Common mistakes when picking fonts for aerospace panels

  • Choosing a font because it “looks cool” instead of testing legibility under real conditions.
  • Assuming all monospace fonts are equal some are too narrow, too light, or too tightly spaced for industrial use.
  • Ignoring how the font renders at small sizes or on low-DPI screens common in older aircraft systems.
  • Overlooking licensing. Some free fonts aren’t cleared for commercial or embedded use in hardware.

Which fonts actually work in real aerospace settings?

A few stand out for their durability and clarity:

  • Courier Prime – Clean, slightly wider than classic Courier, with better screen rendering.
  • Input Mono – Highly customizable weight and width, designed for code but works great in control panels.
  • Roboto Mono – Open-source, well-spaced, and holds up even at 8pt on LCDs.

If you’re working with physical engraving or labels, check out our guide on fonts optimized for CNC tools. For blueprint-style layouts, this blueprint font roundup might help even if you’re not in architecture, the spacing principles apply.

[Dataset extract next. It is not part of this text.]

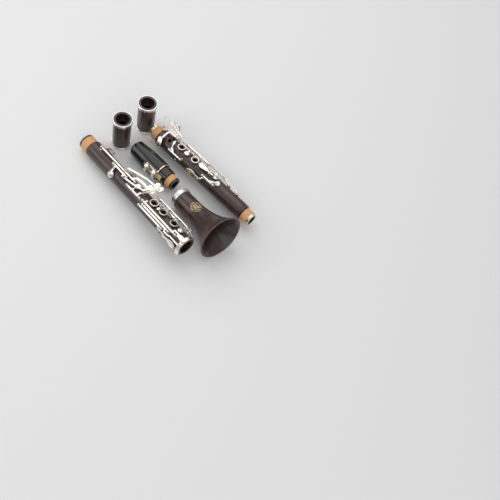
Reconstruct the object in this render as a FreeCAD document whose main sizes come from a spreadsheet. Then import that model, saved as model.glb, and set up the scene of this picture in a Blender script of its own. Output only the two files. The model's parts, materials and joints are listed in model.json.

And if you’re comparing against automotive HUDs, here’s how dashboard fonts handle vibration and glare.

How to test your font before locking it in

  1. Print it at actual panel size (often 6–10pt) and view from arm’s length under dim light.
  2. Display it on the lowest-resolution screen you expect to support.
  3. Ask someone unfamiliar with the system to read random values aloud see where they hesitate.
  4. Simulate motion or vibration if possible. Does the text smear or flicker?

One thing you probably haven’t considered

Font licensing matters more than you think. Many robust-looking monospace fonts are free for personal use but require paid licenses for embedding in firmware or certified hardware. Always check the EULA. A last-minute font swap during certification can cost weeks of revalidation.

Start by narrowing your list to three candidates. Test them side-by-side using real panel layouts not mockups. Then validate with actual users, not designers. The right font disappears into the background operators shouldn’t notice it, just absorb the information.